You’ve worked in the industry for 20 years and worked for a range of publications, and have had a variety of different audiences. What do you think you’ve gained from those

experiences?


I think it keeps you fresh. ... I’m writing for GQ magazine. I’m a woman writing for a men’s fashion magazine, what is that? Who are these readers? But, some of the best writing is in that magazine, GQ and Esquire. But, that audience is really specific. It’s male. It’s young usually, wealthy. And I try not to think about who I’m writing for because I want to say to myself, “Well, they are just like anybody, ultimately. If I care about a coal miner, they’ll care about a coal miner. We’re going to meet in the middle somewhere.” So that’s really a specific audience, but when I’m writing for the New York Times Magazine, it’s so much broader. There’s women. There’s children. There’s academics. There’s just a much wider swath, and you’d think that would be freeing, but in fact, sometimes, it’s more narrowing. You have to appeal to so many different people. I feel the danger is that your writing can get bland. You take fewer risks when the audience is giant like that. I do, but it’s good experience.


Is there any piece of journalism that you are particularly proud of?


I did a profile of Joe Biden for GQ, and it took me forever. I spent so much time with that guy. We went to see the Pope, for God’s sake, but the story was really boring. It was just politician, politician, politician, even though I knew he was so much more interesting. I couldn’t get a moment with him when he was real, and so I wouldn’t write it until finally, the key to the whole thing ended up being him going to Wilmington, to where he grew up, and I got invited along to go on that trip and it literally was just walking around Wilmington, his boyhood home, where he used to swim, where he used to walk into the woods. He just opened up and he became this lovable character, no longer a politician. I got to write that story.


What advice do you have for writers, more specifically upcoming writers who want

to enter your field?


The two biggest things are to write like crazy, constantly, no matter if you are publishing it or not.
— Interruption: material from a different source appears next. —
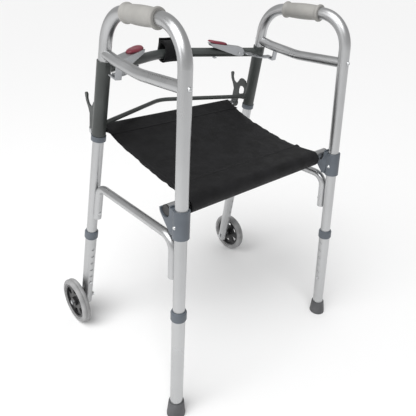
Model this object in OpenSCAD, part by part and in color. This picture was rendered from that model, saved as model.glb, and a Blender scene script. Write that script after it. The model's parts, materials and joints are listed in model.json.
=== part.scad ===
// Folding walking frame with a fold-away sling seat, front wheels and rubber rear tips.
// +X is the user's right, +Y is forwards, +Z is up. The origin is at the floor, midway
// between the outermost points of the frame. Each side frame lies in a plane that leans in.

/* [Stance] */
// Half the distance between the two side planes at the floor
side_x = 270; // [250:1:290]
// How far each side plane leans in, degrees
side_tilt = 3.15; // [2:0.05:4]
// Where the front leg's axis meets the floor
front_foot_y = 199; // [190:1:205]
// How far the front legs lean back, degrees
front_lean = 10.58; // [9:0.02:12]
// Where the rear leg's axis meets the floor
rear_foot_y = -230.7; // [-240:0.1:-225]
// How far the rear legs lean forward, degrees
rear_lean = 2.87; // [2:0.01:4]
// Height of the handle tube's axis
handle_z = 822; // [800:1:850]

/* [Tubes] */
// Outer diameter of the legs and handle
tube_d = 25.4; // [25.4:0.1:26]
// Wall of every tube
tube_wall = 1.5; // [1.2:0.1:1.6]
// Outer diameter of the leg extension that slides over the leg
lower_d = 28.6; // [28.4:0.1:29]
// Outer diameter of the upper side brace
upper_brace_d = 22; // [20:0.5:22]
// Outer diameter of the lower side brace
lower_brace_d = 19; // [18:0.5:20]
// Outer diameter of the front crossbar
crossbar_d = 22.2; // [20:0.1:23]
// Outer diameter of the thin lower front bar
thin_bar_d = 10.5; // [10:0.5:14]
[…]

Just to get practice. Just like piano-playing – you don’t start with a symphony. You just got to play and play and play. It’s the same thing. Write and write and write and read and read and read. Specifically, find writers, journalists, whose work you admire and follow them and read them. ... Study them. Copy them. Try and write like them for a while as you hone your own craft. And I think you should publish online no matter who will publish you, even if it’s your own blog.